• Directions for this task
Within the material below, transcribe exactly the lines from the one holding "upper_block_left();" through the one holding "zip(*points))), Vector(map(max, zip(*points)))", keeping both ends and skipping the rest.

________________________

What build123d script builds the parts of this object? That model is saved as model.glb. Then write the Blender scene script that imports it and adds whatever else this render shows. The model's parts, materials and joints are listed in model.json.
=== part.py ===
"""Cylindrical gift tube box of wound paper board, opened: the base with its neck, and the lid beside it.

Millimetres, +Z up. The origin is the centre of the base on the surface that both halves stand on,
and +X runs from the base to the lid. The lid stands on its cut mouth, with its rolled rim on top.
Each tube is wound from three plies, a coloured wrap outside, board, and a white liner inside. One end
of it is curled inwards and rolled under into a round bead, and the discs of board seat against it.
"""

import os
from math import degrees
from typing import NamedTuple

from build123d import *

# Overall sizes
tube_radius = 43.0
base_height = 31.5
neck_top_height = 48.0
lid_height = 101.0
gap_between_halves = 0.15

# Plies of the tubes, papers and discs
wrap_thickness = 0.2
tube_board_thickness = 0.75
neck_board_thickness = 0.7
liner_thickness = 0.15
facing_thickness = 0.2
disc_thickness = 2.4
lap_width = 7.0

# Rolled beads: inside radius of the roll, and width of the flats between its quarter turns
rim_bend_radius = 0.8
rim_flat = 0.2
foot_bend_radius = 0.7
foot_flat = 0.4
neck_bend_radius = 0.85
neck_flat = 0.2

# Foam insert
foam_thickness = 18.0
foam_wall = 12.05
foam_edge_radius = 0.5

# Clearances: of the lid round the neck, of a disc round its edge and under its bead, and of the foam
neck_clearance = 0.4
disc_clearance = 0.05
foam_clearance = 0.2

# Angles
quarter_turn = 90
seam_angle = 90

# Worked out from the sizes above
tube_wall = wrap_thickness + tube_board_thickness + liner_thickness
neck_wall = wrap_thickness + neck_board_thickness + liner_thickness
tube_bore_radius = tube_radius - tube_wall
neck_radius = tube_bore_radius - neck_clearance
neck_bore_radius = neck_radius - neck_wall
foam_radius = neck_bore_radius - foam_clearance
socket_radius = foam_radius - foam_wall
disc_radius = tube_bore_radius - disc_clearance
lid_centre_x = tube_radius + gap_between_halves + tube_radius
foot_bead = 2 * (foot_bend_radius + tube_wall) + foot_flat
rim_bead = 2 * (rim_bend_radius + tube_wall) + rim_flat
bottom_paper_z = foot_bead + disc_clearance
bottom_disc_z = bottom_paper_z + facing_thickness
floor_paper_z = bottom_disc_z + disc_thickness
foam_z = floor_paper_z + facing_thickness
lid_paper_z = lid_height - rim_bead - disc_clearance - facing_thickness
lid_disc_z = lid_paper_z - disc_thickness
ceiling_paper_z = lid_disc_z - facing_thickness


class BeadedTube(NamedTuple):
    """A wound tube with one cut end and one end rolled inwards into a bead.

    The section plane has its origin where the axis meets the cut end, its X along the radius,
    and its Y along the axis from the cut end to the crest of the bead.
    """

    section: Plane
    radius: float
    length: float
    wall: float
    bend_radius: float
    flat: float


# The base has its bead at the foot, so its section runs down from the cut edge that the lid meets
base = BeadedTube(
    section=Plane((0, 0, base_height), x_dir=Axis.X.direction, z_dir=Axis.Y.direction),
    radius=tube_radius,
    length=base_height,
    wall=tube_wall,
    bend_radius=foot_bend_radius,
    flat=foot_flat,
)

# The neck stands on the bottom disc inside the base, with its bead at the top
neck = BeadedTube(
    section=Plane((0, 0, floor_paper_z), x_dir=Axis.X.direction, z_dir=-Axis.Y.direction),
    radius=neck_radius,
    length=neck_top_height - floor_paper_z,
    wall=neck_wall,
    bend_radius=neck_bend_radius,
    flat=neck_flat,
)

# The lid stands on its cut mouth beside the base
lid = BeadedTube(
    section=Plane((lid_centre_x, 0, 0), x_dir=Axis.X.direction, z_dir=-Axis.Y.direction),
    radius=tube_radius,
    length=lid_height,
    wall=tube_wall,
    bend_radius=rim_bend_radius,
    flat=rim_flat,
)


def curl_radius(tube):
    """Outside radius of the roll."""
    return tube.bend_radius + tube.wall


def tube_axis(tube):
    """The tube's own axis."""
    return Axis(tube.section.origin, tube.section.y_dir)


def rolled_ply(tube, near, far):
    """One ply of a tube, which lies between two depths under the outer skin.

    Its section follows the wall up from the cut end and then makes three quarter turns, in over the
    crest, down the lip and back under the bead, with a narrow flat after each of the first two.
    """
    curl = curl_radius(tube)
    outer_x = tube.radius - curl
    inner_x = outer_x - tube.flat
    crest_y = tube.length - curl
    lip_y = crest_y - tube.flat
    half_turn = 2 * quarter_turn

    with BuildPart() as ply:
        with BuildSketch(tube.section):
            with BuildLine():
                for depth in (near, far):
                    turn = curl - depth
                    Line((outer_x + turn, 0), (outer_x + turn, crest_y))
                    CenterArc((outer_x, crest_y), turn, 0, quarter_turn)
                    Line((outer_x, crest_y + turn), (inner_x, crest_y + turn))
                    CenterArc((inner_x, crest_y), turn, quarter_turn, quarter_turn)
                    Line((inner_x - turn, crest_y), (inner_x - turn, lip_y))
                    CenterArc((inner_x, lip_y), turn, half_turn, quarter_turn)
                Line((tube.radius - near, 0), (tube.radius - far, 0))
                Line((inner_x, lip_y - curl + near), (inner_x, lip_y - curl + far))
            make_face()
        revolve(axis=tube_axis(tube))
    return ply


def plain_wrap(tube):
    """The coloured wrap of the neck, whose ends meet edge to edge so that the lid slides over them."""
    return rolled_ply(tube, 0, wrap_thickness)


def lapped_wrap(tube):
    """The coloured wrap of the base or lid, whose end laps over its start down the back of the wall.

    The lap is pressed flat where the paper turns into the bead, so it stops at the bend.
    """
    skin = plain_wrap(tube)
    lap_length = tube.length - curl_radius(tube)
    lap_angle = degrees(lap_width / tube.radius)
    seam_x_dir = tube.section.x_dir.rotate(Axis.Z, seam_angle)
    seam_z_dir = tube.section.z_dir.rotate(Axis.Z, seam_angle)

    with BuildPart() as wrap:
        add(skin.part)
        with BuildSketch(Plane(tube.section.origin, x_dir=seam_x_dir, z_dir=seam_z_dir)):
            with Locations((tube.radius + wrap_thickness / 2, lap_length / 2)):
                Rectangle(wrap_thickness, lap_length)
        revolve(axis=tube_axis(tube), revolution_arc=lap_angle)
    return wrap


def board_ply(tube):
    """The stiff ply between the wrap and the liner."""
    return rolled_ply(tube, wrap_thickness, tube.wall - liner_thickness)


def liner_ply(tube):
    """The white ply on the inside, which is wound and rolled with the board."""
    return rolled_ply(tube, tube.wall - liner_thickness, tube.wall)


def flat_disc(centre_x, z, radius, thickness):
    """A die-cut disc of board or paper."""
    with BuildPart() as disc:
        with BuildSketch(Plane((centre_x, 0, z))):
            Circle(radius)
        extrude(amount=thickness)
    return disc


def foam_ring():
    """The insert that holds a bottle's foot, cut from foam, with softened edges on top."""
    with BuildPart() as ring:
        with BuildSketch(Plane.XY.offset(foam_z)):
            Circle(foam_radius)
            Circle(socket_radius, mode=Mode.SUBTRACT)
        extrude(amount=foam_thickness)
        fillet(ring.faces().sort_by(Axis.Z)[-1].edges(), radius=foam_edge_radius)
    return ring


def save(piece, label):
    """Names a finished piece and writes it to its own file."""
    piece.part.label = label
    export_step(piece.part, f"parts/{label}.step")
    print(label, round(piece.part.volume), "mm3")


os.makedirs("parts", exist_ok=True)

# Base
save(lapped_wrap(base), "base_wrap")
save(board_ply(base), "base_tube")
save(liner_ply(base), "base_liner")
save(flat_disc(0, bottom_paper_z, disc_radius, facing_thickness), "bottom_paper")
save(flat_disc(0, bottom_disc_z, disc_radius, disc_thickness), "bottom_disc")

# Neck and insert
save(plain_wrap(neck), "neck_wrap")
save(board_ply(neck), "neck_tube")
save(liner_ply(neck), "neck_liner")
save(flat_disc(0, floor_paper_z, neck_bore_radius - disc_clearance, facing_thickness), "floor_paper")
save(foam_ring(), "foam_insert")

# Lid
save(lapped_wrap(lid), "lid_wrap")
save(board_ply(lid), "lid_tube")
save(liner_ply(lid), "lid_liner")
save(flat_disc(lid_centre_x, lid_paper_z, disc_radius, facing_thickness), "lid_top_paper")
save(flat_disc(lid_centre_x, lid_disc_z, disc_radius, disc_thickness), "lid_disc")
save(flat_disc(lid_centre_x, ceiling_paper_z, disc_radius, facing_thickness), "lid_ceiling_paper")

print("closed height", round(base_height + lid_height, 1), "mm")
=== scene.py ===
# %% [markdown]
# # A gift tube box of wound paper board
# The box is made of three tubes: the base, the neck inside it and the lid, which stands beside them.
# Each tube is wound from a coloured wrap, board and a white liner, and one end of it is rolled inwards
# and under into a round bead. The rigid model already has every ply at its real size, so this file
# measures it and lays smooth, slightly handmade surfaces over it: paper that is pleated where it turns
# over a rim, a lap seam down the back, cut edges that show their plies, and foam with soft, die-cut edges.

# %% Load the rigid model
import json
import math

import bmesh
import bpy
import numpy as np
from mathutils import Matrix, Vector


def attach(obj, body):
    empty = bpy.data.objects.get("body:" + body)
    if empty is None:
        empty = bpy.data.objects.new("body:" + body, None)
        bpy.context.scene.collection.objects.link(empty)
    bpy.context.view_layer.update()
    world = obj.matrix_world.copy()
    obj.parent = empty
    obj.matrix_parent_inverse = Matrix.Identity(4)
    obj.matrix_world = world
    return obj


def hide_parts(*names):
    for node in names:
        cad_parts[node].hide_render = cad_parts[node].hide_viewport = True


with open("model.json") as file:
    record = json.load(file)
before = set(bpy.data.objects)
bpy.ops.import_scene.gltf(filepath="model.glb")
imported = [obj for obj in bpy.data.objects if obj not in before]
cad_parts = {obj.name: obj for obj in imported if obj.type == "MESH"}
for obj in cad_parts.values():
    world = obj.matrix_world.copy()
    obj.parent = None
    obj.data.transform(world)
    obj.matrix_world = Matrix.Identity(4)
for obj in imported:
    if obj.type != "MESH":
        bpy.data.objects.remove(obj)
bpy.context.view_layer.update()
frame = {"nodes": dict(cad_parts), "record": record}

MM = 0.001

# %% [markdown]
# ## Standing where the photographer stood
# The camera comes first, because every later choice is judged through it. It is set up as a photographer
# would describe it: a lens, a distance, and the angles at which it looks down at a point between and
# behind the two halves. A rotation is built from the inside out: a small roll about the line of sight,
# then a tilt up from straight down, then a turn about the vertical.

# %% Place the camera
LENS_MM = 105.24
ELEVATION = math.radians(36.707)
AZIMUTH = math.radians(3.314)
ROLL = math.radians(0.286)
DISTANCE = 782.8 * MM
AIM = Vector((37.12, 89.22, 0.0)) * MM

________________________

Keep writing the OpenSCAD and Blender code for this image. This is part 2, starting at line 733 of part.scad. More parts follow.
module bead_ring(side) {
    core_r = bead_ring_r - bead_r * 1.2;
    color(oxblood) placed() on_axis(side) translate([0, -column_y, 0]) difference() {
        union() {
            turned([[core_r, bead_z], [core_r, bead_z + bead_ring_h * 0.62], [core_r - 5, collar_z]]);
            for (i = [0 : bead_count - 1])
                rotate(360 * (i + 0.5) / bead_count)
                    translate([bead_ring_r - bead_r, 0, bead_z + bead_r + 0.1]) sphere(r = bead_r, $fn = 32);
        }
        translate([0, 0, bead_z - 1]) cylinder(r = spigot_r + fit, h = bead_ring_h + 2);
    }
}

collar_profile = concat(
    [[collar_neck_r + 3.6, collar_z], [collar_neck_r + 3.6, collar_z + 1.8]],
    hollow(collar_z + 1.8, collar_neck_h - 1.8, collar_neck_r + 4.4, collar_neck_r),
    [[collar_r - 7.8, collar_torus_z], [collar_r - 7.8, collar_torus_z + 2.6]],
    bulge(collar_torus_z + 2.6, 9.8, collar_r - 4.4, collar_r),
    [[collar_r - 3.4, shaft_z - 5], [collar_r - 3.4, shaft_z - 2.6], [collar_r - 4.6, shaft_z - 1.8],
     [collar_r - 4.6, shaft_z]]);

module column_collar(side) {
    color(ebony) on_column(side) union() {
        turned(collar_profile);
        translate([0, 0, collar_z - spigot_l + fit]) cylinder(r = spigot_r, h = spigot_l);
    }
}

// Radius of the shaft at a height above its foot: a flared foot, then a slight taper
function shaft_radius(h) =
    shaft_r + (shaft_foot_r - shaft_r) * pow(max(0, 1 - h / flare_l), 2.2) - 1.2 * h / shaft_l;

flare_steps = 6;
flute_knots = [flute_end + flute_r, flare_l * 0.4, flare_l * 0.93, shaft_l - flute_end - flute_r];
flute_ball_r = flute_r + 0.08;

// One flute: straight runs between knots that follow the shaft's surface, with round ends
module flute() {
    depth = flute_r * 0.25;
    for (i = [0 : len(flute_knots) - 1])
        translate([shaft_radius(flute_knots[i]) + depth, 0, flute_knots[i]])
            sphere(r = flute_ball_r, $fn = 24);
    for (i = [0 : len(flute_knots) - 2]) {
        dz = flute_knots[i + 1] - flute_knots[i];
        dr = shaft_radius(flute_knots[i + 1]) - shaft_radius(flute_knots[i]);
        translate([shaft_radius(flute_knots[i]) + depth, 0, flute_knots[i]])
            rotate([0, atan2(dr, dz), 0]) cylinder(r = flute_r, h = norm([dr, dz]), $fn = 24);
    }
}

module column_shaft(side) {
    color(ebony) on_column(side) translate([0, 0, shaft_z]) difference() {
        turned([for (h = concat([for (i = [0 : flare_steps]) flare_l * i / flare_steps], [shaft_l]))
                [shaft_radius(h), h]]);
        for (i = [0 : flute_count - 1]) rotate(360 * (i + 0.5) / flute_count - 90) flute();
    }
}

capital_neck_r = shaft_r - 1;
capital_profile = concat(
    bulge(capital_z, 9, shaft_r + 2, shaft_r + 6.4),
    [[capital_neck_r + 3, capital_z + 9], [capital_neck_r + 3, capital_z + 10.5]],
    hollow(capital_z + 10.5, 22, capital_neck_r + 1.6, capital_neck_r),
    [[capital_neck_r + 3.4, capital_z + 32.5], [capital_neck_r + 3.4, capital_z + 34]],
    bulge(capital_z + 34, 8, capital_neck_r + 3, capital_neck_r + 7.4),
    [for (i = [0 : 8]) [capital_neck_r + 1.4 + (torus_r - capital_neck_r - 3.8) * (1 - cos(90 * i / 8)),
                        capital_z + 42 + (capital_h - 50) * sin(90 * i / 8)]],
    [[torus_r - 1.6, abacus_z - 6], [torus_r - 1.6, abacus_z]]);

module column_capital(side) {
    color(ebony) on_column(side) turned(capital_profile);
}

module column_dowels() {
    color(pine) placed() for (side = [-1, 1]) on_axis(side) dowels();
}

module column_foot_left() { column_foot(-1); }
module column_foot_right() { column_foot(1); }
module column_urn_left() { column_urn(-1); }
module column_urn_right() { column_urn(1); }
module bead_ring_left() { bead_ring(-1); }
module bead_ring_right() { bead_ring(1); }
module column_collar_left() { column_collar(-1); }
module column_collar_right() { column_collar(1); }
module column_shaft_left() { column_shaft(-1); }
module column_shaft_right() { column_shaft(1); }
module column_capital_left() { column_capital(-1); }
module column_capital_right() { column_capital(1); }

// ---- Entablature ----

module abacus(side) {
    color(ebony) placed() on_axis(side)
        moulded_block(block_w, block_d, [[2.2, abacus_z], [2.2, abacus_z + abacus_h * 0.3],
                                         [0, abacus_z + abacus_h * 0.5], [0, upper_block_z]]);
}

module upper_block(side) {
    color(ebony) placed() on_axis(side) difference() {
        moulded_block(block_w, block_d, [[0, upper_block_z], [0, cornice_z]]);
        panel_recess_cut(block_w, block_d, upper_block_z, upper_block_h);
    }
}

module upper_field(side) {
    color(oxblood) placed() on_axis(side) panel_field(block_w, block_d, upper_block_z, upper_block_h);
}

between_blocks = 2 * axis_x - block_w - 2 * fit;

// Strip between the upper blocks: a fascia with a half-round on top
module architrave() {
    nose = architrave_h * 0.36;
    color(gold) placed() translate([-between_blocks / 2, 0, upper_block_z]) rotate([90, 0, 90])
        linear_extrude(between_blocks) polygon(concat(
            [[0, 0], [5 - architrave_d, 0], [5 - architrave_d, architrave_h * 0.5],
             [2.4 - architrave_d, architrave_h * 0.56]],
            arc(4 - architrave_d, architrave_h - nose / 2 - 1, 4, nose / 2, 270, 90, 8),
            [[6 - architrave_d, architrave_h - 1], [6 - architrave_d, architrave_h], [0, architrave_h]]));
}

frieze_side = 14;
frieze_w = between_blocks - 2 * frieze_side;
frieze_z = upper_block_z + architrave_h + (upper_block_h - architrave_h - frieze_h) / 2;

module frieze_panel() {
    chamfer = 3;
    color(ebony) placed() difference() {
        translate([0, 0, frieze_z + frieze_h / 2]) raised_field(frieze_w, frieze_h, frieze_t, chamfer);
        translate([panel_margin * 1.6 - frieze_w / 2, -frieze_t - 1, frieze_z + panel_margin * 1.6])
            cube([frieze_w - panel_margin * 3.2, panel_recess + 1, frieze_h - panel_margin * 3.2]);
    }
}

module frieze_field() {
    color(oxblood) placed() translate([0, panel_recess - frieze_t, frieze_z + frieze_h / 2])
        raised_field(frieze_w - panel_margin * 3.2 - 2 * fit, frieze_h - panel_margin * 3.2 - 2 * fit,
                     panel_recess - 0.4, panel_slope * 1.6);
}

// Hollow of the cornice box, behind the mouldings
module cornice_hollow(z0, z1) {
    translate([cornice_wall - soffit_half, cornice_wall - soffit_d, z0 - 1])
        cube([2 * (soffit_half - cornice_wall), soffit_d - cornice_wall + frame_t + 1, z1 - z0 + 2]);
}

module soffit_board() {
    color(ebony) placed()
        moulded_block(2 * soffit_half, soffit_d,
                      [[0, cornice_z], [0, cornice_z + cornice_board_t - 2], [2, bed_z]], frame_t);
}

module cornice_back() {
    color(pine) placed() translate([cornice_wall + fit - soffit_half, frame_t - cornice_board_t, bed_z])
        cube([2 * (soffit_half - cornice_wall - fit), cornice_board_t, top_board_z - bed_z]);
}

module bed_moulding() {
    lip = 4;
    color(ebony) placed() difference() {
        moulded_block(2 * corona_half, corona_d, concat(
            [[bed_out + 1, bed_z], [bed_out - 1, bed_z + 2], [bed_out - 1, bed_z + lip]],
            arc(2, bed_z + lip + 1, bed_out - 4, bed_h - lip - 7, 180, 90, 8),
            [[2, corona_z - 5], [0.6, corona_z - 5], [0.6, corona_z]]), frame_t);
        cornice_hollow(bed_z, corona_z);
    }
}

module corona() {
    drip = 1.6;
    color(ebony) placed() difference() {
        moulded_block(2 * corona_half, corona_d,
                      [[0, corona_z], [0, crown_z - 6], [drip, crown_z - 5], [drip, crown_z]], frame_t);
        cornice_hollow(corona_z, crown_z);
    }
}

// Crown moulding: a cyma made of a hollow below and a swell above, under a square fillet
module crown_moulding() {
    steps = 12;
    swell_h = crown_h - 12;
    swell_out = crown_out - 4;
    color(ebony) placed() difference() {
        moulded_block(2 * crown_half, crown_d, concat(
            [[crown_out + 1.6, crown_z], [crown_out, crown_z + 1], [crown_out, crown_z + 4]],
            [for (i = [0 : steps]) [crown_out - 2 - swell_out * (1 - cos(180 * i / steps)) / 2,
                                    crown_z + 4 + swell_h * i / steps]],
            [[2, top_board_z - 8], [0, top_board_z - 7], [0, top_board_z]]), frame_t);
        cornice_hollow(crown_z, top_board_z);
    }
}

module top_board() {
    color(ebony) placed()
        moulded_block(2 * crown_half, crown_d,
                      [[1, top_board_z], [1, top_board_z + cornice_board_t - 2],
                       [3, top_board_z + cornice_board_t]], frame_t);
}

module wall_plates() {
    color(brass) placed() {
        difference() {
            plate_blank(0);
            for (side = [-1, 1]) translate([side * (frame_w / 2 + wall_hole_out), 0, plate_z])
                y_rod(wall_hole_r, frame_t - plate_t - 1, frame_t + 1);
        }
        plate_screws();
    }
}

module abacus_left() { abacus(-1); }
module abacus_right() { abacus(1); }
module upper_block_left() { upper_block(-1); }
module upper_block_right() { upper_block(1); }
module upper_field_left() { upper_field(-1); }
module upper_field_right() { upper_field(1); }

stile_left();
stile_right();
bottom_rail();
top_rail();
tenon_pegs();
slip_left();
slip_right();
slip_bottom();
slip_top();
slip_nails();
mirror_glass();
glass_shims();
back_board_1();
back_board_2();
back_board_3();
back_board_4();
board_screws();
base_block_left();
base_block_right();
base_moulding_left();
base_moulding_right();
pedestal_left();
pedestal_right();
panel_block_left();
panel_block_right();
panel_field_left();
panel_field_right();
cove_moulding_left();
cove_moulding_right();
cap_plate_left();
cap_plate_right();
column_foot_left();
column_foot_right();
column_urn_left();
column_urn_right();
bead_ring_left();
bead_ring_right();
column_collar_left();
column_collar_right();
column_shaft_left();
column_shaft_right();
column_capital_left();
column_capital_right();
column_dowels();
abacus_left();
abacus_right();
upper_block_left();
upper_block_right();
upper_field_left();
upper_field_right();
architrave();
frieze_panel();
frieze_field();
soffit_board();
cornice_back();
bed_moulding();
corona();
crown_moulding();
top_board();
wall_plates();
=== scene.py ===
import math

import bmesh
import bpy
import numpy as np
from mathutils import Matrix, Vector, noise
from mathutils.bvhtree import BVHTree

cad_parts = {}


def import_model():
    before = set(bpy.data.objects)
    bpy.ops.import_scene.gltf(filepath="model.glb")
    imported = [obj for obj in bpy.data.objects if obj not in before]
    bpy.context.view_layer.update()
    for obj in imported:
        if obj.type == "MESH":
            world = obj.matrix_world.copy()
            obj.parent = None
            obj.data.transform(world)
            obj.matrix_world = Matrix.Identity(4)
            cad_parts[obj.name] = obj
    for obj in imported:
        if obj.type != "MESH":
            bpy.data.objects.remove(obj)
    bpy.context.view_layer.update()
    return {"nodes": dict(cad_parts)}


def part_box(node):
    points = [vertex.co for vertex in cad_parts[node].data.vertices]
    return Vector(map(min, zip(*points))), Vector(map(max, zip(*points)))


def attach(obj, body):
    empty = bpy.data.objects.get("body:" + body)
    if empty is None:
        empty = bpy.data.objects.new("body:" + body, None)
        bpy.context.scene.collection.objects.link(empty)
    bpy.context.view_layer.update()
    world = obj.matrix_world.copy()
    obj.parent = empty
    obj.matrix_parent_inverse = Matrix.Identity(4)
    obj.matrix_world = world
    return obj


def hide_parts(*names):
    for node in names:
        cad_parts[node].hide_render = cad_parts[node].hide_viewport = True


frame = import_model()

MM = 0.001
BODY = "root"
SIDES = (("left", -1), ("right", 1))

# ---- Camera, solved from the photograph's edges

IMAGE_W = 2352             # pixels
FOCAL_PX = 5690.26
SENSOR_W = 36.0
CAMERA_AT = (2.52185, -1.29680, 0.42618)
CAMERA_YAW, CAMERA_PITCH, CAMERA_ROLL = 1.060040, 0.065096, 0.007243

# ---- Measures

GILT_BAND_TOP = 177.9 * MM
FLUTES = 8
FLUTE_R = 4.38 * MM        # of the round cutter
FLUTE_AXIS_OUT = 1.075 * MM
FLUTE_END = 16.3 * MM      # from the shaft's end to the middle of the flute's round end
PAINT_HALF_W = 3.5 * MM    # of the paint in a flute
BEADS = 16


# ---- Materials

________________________

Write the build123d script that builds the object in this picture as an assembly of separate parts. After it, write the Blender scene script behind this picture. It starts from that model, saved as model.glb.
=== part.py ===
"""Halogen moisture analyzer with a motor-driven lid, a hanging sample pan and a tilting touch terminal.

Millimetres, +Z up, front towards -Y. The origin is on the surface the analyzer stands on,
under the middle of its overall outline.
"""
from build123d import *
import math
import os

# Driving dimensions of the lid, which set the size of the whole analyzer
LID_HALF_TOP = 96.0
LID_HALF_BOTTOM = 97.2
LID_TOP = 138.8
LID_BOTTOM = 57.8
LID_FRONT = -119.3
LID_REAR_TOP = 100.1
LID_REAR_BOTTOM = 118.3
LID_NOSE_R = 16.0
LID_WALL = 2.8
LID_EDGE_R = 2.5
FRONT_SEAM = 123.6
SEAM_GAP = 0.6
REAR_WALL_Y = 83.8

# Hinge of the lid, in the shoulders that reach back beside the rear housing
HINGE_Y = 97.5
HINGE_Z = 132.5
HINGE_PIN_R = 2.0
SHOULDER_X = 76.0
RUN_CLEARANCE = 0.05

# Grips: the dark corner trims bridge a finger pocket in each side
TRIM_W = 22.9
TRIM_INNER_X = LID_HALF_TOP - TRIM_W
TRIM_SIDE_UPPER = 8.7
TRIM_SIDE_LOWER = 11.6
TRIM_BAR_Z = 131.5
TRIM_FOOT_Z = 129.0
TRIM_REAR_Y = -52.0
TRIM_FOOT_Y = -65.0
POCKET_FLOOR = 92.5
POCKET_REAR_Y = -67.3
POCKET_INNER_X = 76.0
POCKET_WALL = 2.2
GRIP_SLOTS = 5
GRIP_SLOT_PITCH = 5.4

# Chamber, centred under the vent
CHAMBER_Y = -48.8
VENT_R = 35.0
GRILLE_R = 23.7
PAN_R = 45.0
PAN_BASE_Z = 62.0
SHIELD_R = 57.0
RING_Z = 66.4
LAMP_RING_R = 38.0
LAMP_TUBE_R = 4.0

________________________

• Answer for this exercise
upper_block_left();
upper_block_right();
upper_field_left();
upper_field_right();
architrave();
frieze_panel();
frieze_field();
soffit_board();
cornice_back();
bed_moulding();
corona();
crown_moulding();
top_board();
wall_plates();
=== scene.py ===
import math

import bmesh
import bpy
import numpy as np
from mathutils import Matrix, Vector, noise
from mathutils.bvhtree import BVHTree

cad_parts = {}


def import_model():
    before = set(bpy.data.objects)
    bpy.ops.import_scene.gltf(filepath="model.glb")
    imported = [obj for obj in bpy.data.objects if obj not in before]
    bpy.context.view_layer.update()
    for obj in imported:
        if obj.type == "MESH":
            world = obj.matrix_world.copy()
            obj.parent = None
            obj.data.transform(world)
            obj.matrix_world = Matrix.Identity(4)
            cad_parts[obj.name] = obj
    for obj in imported:
        if obj.type != "MESH":
            bpy.data.objects.remove(obj)
    bpy.context.view_layer.update()
    return {"nodes": dict(cad_parts)}


def part_box(node):
    points = [vertex.co for vertex in cad_parts[node].data.vertices]
    return Vector(map(min, zip(*points))), Vector(map(max, zip(*points)))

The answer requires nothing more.